Amanda Paulson, Christian Science Monitor, February 19, 2013
How do you decrease the achievement gap and increase equity — and excellence — in America’s public schools?
For starters, reform the funding systems that so often mean a child’s access to education is determined by his or her ZIP code. Then elevate and reform the teaching profession, ensure access to high-quality preschool, meet the non-school needs of students from high-poverty communities, and shift the system of educational governance to improve equity.
All big — almost impossibly big — goals.
The Equity and Excellence Commission, which recently released its final report to Education Secretary Arne Duncan, has already achieved one somewhat remarkable goal: unanimous acceptance of the broad-reaching recommendations that the commission believes could turn around American public education.

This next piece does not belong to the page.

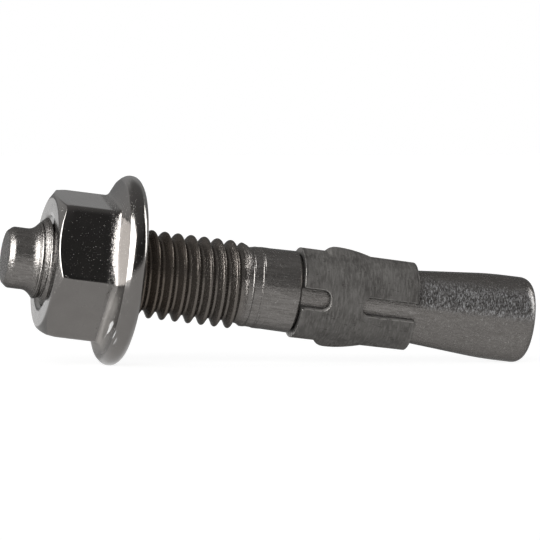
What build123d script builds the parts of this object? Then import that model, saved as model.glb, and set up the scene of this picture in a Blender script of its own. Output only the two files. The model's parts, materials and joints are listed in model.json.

Given that the commission members include union leaders; district, state, and federal education officials; civil rights leaders; and top thinkers from all sides of the education-reform debate, that is no small feat.
“This is a call to action that we can and we must and we should do better for our children, and for communities who have historically been denied opportunities … and in doing so, strengthen our country,” said Secretary Duncan, in a conference call with reporters Tuesday.
The report clearly lays out the scope, and importance, of the challenge: Math results that show the average African-American eighth-grader performing at the 19th percentile of white students, and the average Hispanic eighth-grader at the 26th percentile. International testing results rank US students 27th for math, and show just 1 in 4 American students performing on par with the average student in countries like Singapore and Finland.
“Our education system, legally desegregated more than a half century ago, is ever more segregated by wealth and income, and often again by race,” asserts the report, adding that “simply achieving a 90 percent graduation rate for students of color would add as much as $6.6 billion in annual earnings to the American economy.”
The commission recommends a complete overhaul of the current system of recruiting, training, compensating, retaining, and evaluating America’s teachers, along with incentives to put effective teachers in high-needs schools.
More than anything, said Mr. Edley of Berkeley Law School, he and other commission members hope the report becomes a “new polestar,” focused on equity and excellence, around which to frame education-reform efforts in the future — perhaps a replacement for the “A Nation at Risk” report 30 years ago which galvanized attention around education but hasn’t born the fruit its advocates were hoping.